A few years ago, some petty bureaucrat decided it wasn't fair to the rest of the city for some Etobicoke old farts to swim for free. So the city reneged on the deal and we also had to pay.
The estimate is that getting rid of recreation user fees would cost $30.6 million annually (I suspect the .6 is thrown in there to conceal that it's really a guesstimate). Except not all programs have to be free. You could pick and choose what would be the most beneficial in keeping users fitter.
However, I would argue that a healthier city would result if all recreation facilities were free, and that the $30.6 million cost would be reduced if you could rid yourself of all the computer programs and gatekeepers and printed schedules that are now part of an obese system that has sprung up around some rather simple programs.
There are parts of the world to which Canadians feel superior - for example parts of the old Yugoslavia like pastoral Slovenia - where children can't graduate from public school unless they can swim and ski.
It's amazing to me as a boater that so many of the people I take out on my boat, including a guy who runs a major fishing tournament, can't swim a stroke.
Learning how to swim can save your life.
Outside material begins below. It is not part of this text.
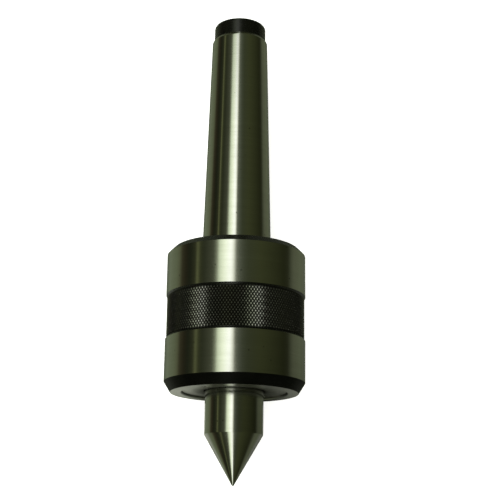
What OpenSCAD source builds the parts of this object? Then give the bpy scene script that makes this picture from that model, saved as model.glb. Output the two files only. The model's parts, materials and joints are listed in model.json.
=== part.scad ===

And exercise of any sort, even tiddly winks, is good for you. So it is important to make it as easy as possible for everyone to do something more interesting than jogging.
It would benefit a lot of kids who can no longer steal pop empties to get enough money to go swimming and skating. That possibility vanished years ago when the pop companies and the grocery store lobbies turned us into garbage pickers who have to separate our garbage to create the illusion that there really are no disposal costs to taxpayers for all those empty bottles and cans that the sugar water industry now dump into our homes.
I wonder where the kid is now that stole those empties one day near Gerrard and Greenwood and caused one politician and one kid reporter to give away tens of millions in recreation costs.
I think it was worth every penny, and I realize the penny is disappearing now like the pop deposit did in the distant but golden past.